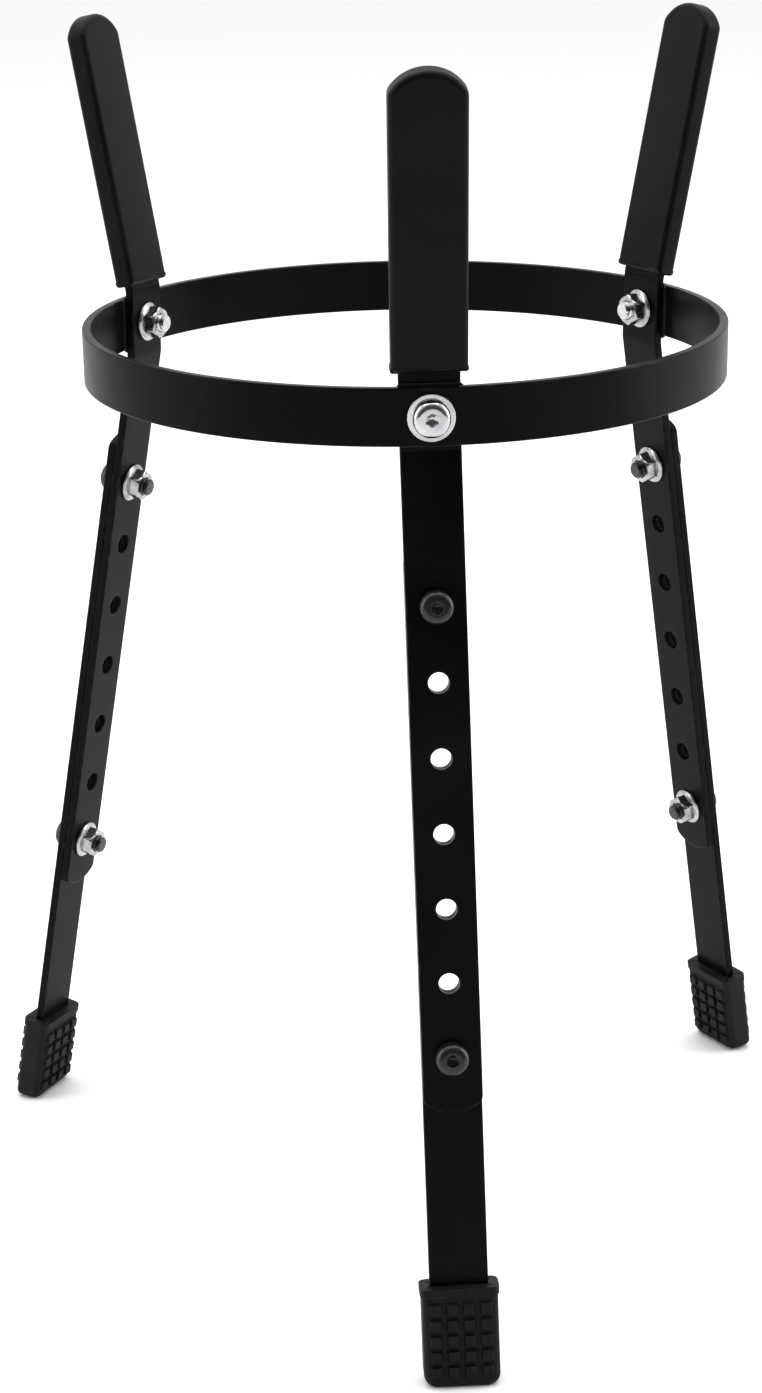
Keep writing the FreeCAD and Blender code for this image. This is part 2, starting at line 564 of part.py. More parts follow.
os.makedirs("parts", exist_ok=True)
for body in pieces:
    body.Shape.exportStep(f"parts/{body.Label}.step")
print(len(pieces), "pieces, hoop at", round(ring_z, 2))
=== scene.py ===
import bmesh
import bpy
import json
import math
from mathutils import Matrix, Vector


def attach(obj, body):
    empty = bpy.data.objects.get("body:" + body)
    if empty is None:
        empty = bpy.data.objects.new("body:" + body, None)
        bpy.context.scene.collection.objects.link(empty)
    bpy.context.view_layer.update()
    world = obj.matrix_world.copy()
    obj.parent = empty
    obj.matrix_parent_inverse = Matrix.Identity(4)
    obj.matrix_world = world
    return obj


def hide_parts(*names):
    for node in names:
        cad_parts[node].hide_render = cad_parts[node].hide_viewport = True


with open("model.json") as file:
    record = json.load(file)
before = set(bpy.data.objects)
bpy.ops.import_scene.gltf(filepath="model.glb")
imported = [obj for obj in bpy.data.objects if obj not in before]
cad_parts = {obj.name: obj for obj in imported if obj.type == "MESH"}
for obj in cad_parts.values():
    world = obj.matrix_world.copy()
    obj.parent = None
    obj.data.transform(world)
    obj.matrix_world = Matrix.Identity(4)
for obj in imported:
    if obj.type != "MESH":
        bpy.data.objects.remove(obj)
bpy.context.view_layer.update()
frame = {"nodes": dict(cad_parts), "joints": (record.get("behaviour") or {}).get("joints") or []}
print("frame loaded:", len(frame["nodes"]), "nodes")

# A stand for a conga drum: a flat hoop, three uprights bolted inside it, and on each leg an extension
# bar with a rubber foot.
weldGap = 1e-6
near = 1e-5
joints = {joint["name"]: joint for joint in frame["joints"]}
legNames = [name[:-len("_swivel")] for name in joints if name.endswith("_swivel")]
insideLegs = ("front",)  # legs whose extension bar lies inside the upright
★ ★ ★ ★
◆ **EXERCISE OBJECTIVE**: Write the data out again in full and exactly.

◆ **TASK SOLUTION**:
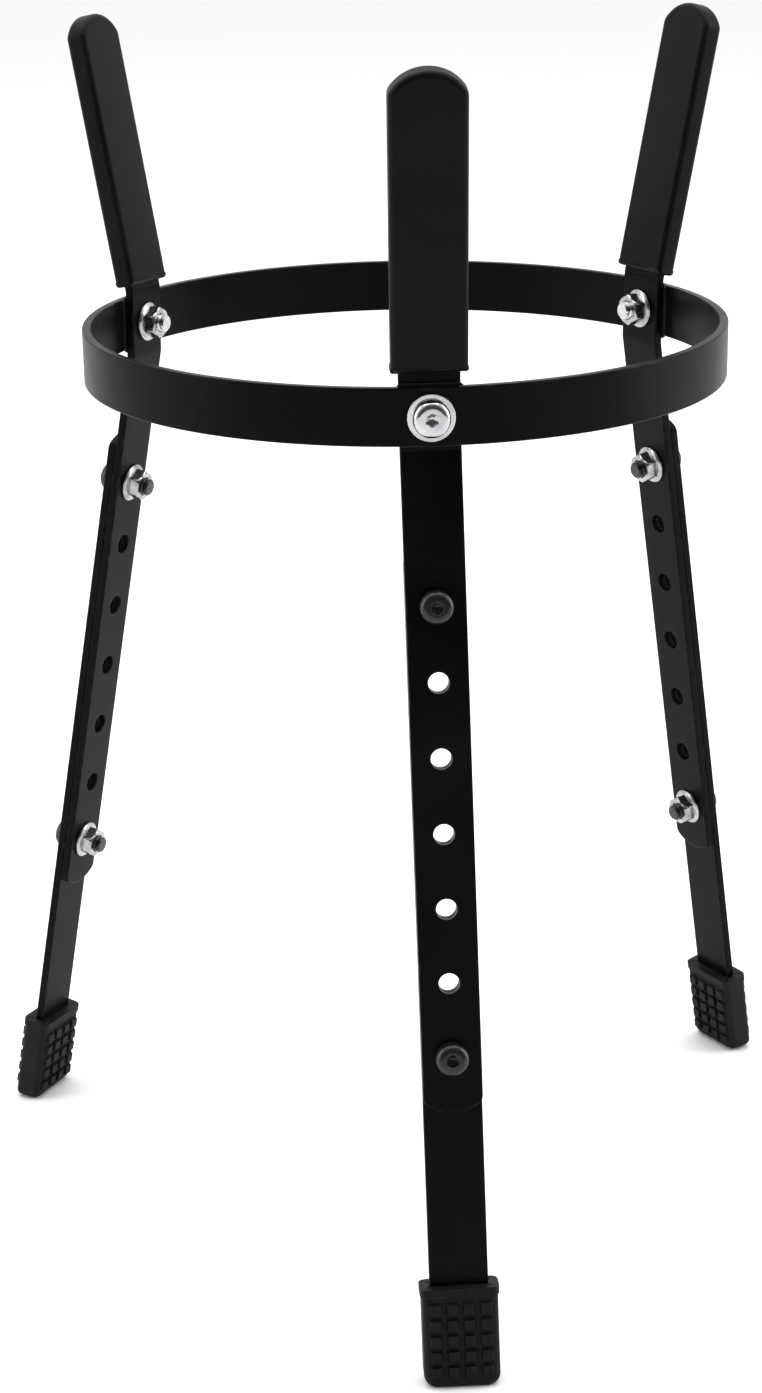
Keep writing the FreeCAD and Blender code for this image. This is part 2, starting at line 564 of part.py. More parts follow.
os.makedirs("parts", exist_ok=True)
for body in pieces:
    body.Shape.exportStep(f"parts/{body.Label}.step")
print(len(pieces), "pieces, hoop at", round(ring_z, 2))
=== scene.py ===
import bmesh
import bpy
import json
import math
from mathutils import Matrix, Vector


def attach(obj, body):
    empty = bpy.data.objects.get("body:" + body)
    if empty is None:
        empty = bpy.data.objects.new("body:" + body, None)
        bpy.context.scene.collection.objects.link(empty)
    bpy.context.view_layer.update()
    world = obj.matrix_world.copy()
    obj.parent = empty
    obj.matrix_parent_inverse = Matrix.Identity(4)
    obj.matrix_world = world
    return obj


def hide_parts(*names):
    for node in names:
        cad_parts[node].hide_render = cad_parts[node].hide_viewport = True


with open("model.json") as file:
    record = json.load(file)
before = set(bpy.data.objects)
bpy.ops.import_scene.gltf(filepath="model.glb")
imported = [obj for obj in bpy.data.objects if obj not in before]
cad_parts = {obj.name: obj for obj in imported if obj.type == "MESH"}
for obj in cad_parts.values():
    world = obj.matrix_world.copy()
    obj.parent = None
    obj.data.transform(world)
    obj.matrix_world = Matrix.Identity(4)
for obj in imported:
    if obj.type != "MESH":
        bpy.data.objects.remove(obj)
bpy.context.view_layer.update()
frame = {"nodes": dict(cad_parts), "joints": (record.get("behaviour") or {}).get("joints") or []}
print("frame loaded:", len(frame["nodes"]), "nodes")

# A stand for a conga drum: a flat hoop, three uprights bolted inside it, and on each leg an extension
# bar with a rubber foot.
weldGap = 1e-6
near = 1e-5
joints = {joint["name"]: joint for joint in frame["joints"]}
legNames = [name[:-len("_swivel")] for name in joints if name.endswith("_swivel")]
insideLegs = ("front",)  # legs whose extension bar lies inside the upright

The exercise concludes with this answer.